CB’nin ayakta kalmak için emperyalizm ve faşizm sopasından başka tutunacak şeyi olmadığını cümle âlem görüyor artık. Ama AKP hâlâ devlette kurumlaşıyor ve öyle kolayca, seçimi kaybettim deyip kenara çekilmeyeceği belli, kanlı bir iç savaşı göze aldığı aşikâr…

Bu durumda 1 Kasım sonrası için, hangi senaryo yazılırsa yazılsın pembe tablo yok. Üstüne bir de ekonomik krizler, kara savaşları filan bindiğinde şu kaos günlerini bile arayabiliriz. Hiç kimse için kolay bir çözüm yok. Ama umut var. Bunlar eninde sonunda gidici, önemli olan o umudun direnişini çoğaltıp yaygınlaştırarak, örgütleyerek gidişlerini hızlandırmak.
Çünkü CB’nin eline aldığı her silah geri tepiyor. Cenazelerle oy artıracağım derken başına pet şişe yiyor, toplumda öfke büyüyor. Sarısözen bile “Bu oyunu seçimler öncesinde PKK’nin, seçim güvenliğini sağlamak için önereceği bir ‘geçici ateşkes’ bozabilir mi?” diye sorduğuna göre, Kürt kozu da pekâlâ elinden alınabilecek…
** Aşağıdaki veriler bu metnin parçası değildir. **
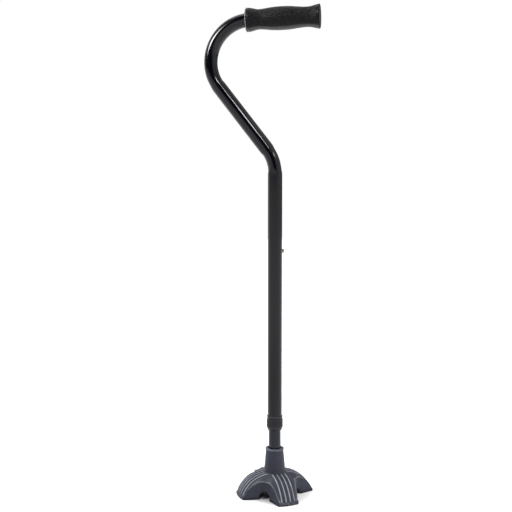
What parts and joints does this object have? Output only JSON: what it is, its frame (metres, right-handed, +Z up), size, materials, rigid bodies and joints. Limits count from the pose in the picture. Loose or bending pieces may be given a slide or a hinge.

Kısacası, toplumda fiili demokrasiyi kurumlaştırma çabasında, gidişatın namluların gölgesinde seçim aldatmacasına dönüşmemesi için yeniden parklarda, forumlarda, meydanlarda örgütlenen ve örgütleyen ve direnen “fiili demokrasi” lazım. AKP bir dehşet dengesi yarattı ve bu dengeyi bozmak için “haydi yallah” mesajına adreste teslimat lazım.

•••

CB, “Beştepe’nin adresini bilmeyenlerle bizim vakit geçirecek zamanımız yok” demişti ya, bu devirde adres bilmek marifet değil, vakit geçirmek için Google Earth’e baktım ve adresi bildim! Ama oraya hakikaten Meclis’te oturdukça gidilemez, bu yüzden önce Meclis’ten çıkacaksın ve yola koyulacaksın. Atatürk Bulvarı’ndan Kızılay’da sola dönüp Gazi Mustafa Kemal Bulvarı’yla Tandoğan’a varıp, oradan yine sola dönüp Dögol, Bahriye Üçok ve Alpaslan Türkeş caddeleri üzerinden Çiftlik Caddesi’ne varacaksın, fazla gidersen Devlet Mezarlığı var, ama orası sonra lazım olur, o yüzden caddenin yarısında dur: Sarayı görürsün. Coğrafi olarak bu kadar basit…

Aslında adres bulmak tarihsel olarak da basit, devrimciler tarih kitaplarına baktıklarında saray yollarını elleriyle koymuş gibi bulurlar; çünkü mesela 1917’de Çarın Kışlık Sarayı’nın önüne gidenler gibi, bütün saraylara giden bütün yolları da bilirler.